Como herramienta en la búsqueda de la verdad la duda es muy útil. La usa
Descartes cuando dice que él, como filósofo, quiere llegar al conocimiento, a una verdad que sea clara y distinta de la cual pueda estar al 100% seguro. Para eso tiene que dudar de todo lo que sabe. Es fundamental para él, no para los escépticos que se instalan en la duda. Tenerla como método es útil para llegar a la certeza, porque una cosa está clara: queremos certezas, las buscamos, las necesitamos y, por lo mismo, las creamos. Las religiones ofrecen certezas. Las ideologías, los fanatismos también.
Nietzsche hablaba de convicciones y decía: “Toda convicción es una cárcel”. Esas convicciones que eximen de la duda o a las que nos aferramos para no pensar o dudar son las grandes ideologías, los grandes ídolos, como los denominaba Nietzsche, capaces de generar posturas y comportamientos dogmáticos. En esas instancias es donde el ser humano se afirma en sus seguridades y evita así el malestar que genera la inseguridad y que puede ser físico, psicológico, emocional… Por eso queremos salir de ella. El problema es que a veces salimos de ella construyendo seguridades que luego demuestran ser falsas y generan todavía más inseguridad.

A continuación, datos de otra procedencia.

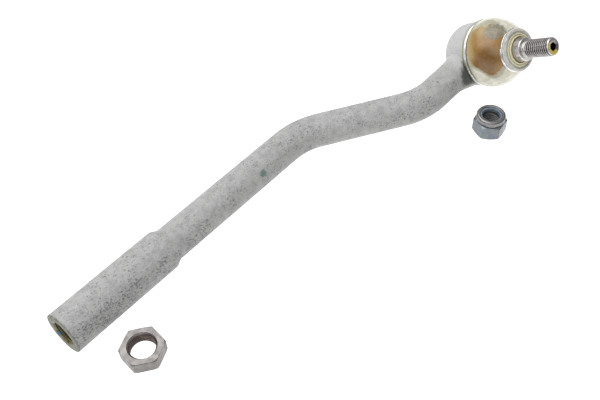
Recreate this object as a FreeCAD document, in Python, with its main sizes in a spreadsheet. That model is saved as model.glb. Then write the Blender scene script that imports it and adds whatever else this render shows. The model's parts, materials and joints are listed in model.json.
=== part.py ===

Una relación muy bonita es la de la duda, la de esa actitud de sospecha, con la moderación. Nos lo enseñaron los griegos, para quienes el cuestionamiento implica o procura esa moderación, mientras que las certezas apuntan hacia los extremos. De esa manera el equilibro estaría preservado a través de la pregunta, de la actitud de sospecha. Frente a esa postura deseable surgen varios inconvenientes: el tiempo, la falta de tiempo, la dispersión, la sobreabundancia de estímulos que hacen que no nos concentremos en las preguntas, en nuestro propio cuestionamiento. Se trata de condicionantes externos, pero hay uno interno que quizá sea el más importante o el definitivo. Se trata de una especie de excusa interior que nos damos a nosotros mismos para no pensar, porque sencillamente es más cómodo, pero el malestar más pronto o más tarde aflora.
Y algo más. Sin esa actitud hacia uno mismo uno se pierde el placer de pensar. Hay placer en cuestionarse, en dudar, en sospechar. Es un placer sentir que mediante ese proceder uno se hace cada vez más libre y autónomo: una persona más dueña de su propia vida que decide quién es, qué hace y por qué. Si no te permites, o te das, esa posibilidad estás renunciando a ese bienestar.